Source data =
● ● ●
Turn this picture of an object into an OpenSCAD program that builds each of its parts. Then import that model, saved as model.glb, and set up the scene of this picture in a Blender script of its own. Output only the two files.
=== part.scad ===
● ● ●
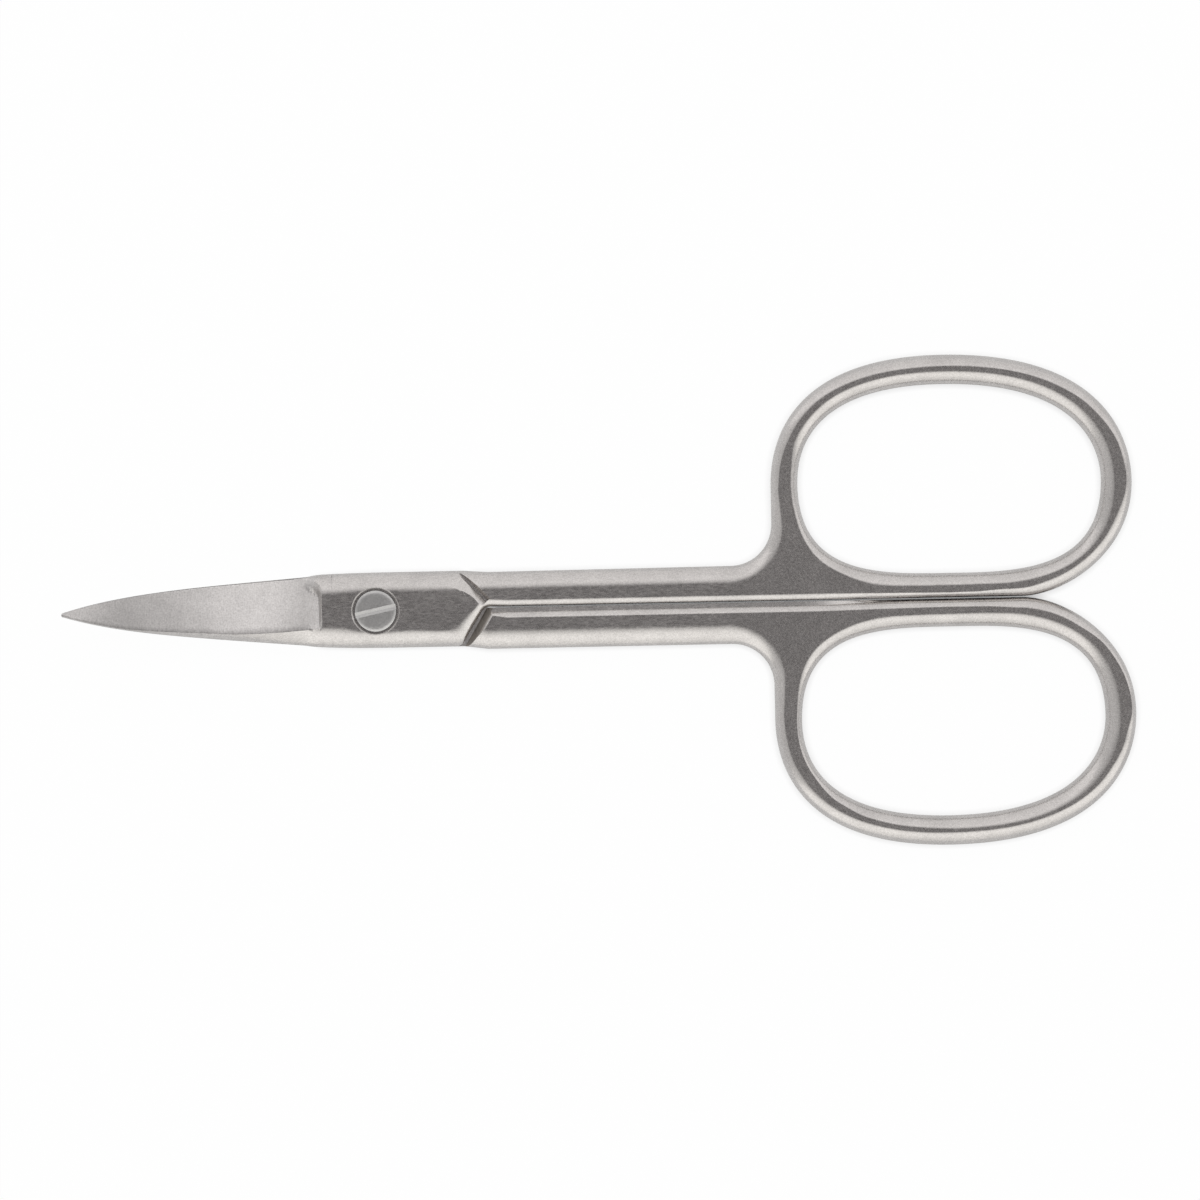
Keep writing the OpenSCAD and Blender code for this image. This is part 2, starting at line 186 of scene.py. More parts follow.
● ● ●
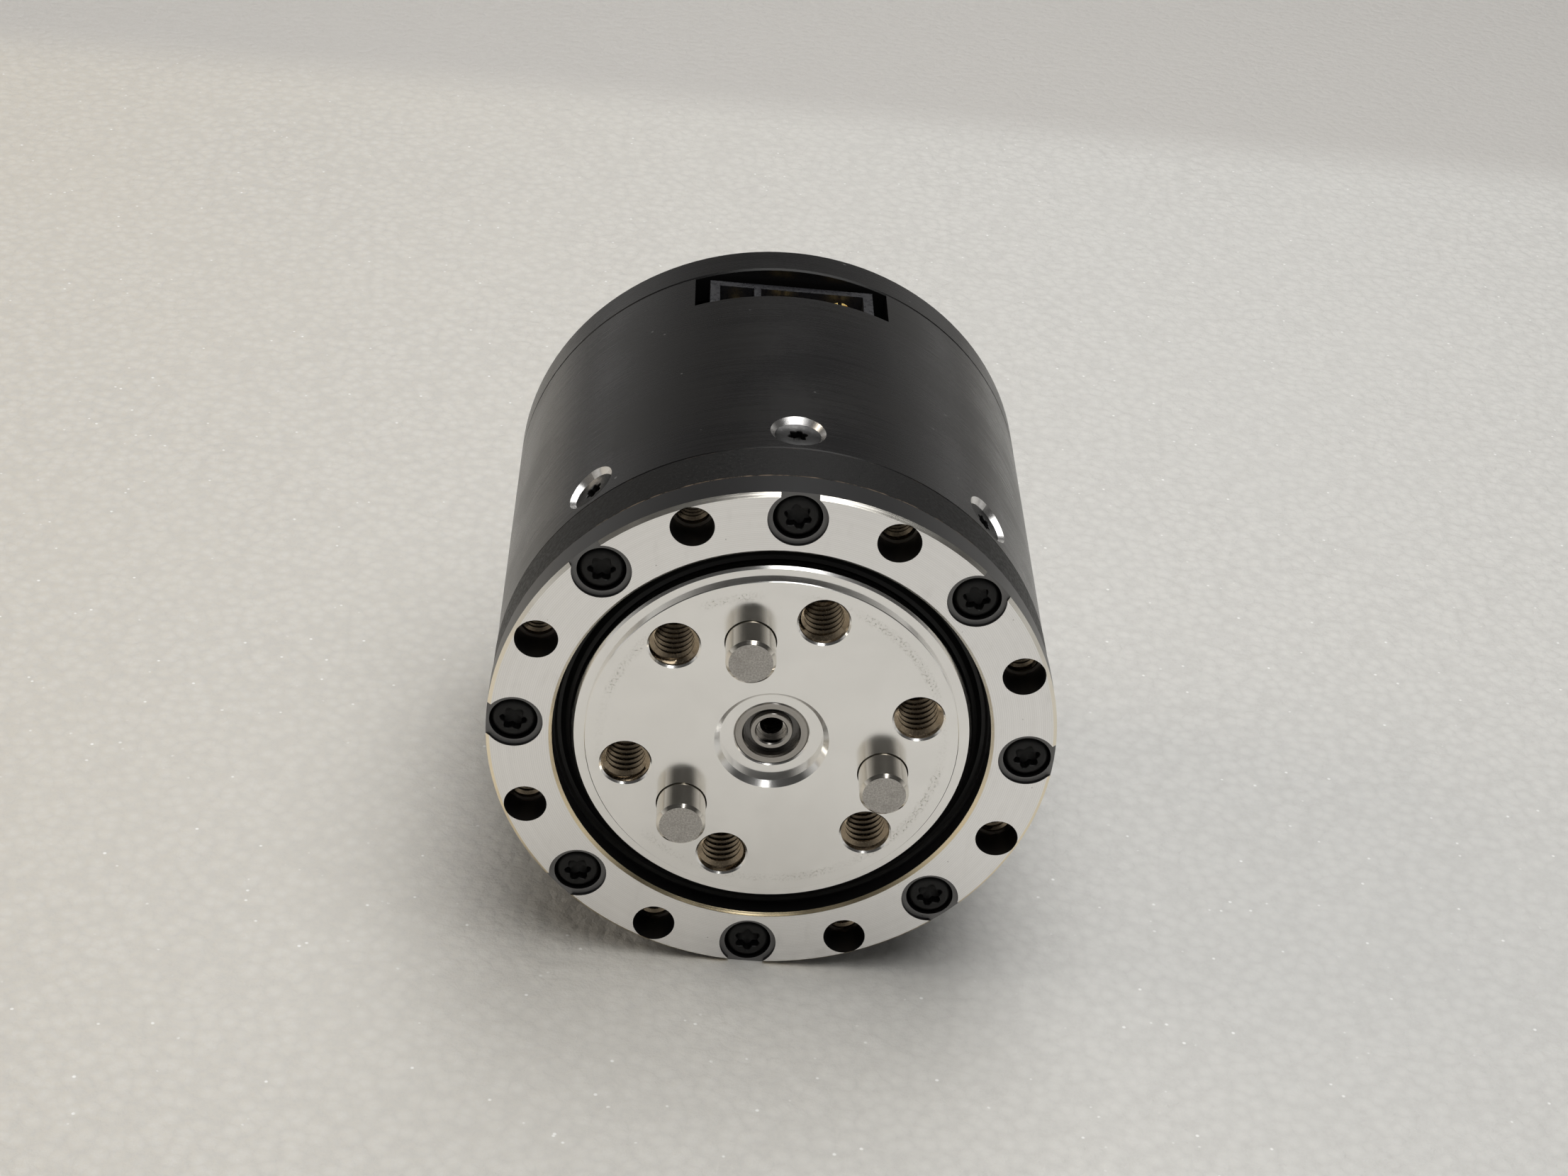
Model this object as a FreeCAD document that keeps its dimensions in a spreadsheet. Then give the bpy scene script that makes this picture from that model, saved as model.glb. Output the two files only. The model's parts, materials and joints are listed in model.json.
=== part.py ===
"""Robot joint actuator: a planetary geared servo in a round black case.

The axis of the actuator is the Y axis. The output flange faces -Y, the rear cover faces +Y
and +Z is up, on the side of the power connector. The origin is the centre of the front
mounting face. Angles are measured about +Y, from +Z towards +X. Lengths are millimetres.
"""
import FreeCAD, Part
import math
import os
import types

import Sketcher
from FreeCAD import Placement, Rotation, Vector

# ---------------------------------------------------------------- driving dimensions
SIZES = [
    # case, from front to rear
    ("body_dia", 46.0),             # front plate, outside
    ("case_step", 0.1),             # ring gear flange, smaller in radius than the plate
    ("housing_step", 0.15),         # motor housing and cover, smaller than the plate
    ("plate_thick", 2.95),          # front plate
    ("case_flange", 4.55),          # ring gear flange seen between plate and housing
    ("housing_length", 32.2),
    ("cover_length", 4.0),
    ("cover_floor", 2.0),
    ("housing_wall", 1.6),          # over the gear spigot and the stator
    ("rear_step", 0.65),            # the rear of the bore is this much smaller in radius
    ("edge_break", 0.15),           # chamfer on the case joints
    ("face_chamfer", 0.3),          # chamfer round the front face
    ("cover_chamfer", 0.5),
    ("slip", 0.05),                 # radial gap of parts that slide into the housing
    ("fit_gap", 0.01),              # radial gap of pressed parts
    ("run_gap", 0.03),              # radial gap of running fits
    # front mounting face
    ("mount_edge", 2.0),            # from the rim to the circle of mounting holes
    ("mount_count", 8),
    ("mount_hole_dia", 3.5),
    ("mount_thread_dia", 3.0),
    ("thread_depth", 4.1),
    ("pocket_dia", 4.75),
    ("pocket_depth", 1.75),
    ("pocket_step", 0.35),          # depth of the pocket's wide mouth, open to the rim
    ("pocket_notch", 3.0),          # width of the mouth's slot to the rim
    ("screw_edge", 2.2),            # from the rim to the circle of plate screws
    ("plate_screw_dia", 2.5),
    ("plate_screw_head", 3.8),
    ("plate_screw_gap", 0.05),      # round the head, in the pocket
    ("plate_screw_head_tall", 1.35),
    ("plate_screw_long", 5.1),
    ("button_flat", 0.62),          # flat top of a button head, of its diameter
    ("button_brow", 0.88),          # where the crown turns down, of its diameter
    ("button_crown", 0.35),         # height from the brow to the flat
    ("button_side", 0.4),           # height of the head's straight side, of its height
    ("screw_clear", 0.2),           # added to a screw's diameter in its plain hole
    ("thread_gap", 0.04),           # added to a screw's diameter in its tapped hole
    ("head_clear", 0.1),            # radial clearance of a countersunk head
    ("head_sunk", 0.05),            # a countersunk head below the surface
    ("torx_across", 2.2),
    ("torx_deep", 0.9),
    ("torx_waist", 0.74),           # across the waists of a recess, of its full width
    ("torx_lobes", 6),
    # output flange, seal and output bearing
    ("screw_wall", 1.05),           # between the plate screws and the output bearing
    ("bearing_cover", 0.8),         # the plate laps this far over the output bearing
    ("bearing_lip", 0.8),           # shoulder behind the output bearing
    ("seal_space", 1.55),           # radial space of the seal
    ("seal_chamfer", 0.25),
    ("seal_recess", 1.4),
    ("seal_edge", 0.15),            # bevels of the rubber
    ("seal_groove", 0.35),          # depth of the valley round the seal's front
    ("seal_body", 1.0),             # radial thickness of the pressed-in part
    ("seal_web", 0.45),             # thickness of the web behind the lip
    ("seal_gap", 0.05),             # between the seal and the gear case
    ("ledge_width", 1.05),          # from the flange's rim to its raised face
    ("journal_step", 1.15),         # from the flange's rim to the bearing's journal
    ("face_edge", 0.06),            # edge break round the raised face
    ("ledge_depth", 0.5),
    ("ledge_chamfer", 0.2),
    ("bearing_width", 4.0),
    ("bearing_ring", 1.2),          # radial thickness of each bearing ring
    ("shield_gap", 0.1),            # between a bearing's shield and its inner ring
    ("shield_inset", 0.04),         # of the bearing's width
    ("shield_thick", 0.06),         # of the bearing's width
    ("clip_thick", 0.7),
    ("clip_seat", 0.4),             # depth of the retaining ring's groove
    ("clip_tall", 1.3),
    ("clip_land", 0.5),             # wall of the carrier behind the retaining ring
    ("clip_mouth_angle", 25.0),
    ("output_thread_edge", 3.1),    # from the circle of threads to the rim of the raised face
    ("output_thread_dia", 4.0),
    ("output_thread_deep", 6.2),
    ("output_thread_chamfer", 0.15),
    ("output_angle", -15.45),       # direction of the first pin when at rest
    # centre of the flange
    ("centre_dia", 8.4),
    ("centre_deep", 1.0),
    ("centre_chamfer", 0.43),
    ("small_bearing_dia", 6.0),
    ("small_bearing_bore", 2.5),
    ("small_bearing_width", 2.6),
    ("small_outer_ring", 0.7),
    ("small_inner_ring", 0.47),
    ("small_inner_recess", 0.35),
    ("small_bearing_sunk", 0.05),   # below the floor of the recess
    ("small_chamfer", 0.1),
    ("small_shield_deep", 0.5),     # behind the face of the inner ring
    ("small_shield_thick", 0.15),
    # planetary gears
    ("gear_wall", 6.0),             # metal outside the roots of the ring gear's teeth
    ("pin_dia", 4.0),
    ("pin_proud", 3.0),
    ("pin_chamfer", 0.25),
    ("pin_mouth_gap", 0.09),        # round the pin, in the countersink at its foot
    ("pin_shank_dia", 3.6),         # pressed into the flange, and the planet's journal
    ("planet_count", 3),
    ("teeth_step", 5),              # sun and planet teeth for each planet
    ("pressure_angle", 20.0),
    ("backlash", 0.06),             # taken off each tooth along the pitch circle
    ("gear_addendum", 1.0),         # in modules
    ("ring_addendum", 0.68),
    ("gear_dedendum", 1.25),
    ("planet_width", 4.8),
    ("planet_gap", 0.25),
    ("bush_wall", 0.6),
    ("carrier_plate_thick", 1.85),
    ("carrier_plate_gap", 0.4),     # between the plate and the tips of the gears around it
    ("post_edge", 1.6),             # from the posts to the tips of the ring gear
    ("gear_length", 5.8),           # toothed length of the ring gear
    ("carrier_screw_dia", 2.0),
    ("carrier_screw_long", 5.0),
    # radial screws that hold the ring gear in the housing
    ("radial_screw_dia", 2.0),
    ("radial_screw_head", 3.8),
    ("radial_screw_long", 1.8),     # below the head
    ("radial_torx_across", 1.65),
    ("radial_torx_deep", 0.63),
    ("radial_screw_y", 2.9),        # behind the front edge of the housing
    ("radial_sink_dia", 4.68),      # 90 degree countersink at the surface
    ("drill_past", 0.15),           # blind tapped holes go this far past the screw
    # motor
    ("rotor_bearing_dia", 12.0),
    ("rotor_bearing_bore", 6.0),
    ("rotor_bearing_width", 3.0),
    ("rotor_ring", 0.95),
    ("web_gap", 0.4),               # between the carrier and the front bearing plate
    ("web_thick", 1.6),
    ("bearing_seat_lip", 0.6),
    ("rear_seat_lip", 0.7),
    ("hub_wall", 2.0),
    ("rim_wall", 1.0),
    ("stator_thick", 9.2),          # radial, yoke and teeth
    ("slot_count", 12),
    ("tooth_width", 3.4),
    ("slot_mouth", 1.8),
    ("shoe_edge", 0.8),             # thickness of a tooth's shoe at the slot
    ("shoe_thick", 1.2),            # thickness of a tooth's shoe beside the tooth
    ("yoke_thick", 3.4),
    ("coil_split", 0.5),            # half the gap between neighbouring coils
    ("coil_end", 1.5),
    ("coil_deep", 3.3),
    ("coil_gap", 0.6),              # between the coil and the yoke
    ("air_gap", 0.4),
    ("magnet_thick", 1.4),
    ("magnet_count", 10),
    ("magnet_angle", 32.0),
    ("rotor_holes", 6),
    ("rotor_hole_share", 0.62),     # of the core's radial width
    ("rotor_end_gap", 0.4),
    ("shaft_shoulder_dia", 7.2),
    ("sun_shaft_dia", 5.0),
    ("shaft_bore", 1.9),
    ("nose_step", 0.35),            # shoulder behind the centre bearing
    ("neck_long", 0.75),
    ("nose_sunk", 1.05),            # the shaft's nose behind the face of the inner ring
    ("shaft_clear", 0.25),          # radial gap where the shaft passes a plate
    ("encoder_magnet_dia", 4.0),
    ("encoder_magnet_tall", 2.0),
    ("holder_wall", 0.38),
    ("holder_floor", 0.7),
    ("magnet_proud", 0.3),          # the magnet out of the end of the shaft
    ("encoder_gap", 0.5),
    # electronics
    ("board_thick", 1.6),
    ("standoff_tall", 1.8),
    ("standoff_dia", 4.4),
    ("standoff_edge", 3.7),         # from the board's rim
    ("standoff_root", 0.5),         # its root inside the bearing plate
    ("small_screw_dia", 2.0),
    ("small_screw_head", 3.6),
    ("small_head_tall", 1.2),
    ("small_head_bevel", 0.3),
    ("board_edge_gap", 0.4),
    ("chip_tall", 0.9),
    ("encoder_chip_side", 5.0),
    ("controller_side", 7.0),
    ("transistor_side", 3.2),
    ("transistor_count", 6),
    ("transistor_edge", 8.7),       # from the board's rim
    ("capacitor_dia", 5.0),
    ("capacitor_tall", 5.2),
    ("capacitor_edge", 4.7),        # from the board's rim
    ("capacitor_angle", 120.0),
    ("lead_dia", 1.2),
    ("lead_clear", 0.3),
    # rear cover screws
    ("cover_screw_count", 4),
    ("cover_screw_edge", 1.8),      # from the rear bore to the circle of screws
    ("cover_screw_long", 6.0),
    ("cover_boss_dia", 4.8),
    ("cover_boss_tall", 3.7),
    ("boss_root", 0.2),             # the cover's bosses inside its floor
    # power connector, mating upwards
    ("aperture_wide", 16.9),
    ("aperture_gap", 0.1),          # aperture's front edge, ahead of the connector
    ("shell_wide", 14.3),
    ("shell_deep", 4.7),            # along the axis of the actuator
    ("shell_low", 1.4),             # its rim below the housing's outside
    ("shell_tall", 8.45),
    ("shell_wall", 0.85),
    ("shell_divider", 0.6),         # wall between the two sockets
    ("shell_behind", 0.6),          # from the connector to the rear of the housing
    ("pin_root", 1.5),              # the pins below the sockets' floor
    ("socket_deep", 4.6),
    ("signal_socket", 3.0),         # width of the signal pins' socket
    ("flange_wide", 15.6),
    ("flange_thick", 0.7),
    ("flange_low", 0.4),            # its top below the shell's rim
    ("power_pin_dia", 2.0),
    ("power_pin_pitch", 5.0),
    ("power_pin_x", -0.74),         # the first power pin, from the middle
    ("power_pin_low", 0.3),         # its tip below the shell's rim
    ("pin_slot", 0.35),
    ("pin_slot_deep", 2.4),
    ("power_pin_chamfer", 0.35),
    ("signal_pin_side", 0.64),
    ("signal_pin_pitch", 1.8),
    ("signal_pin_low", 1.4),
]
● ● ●
Exercise aim =
Return each line that includes "parts".

Written solution =
Turn this picture of an object into an OpenSCAD program that builds each of its parts. Then import that model, saved as model.glb, and set up the scene of this picture in a Blender script of its own. Output only the two files.
Keep writing the OpenSCAD and Blender code for this image. This is part 2, starting at line 186 of scene.py. More parts follow.
Model this object as a FreeCAD document that keeps its dimensions in a spreadsheet. Then give the bpy scene script that makes this picture from that model, saved as model.glb. Output the two files only. The model's parts, materials and joints are listed in model.json.
    ("slip", 0.05),                 # radial gap of parts that slide into the housing
    ("fit_gap", 0.01),              # radial gap of pressed parts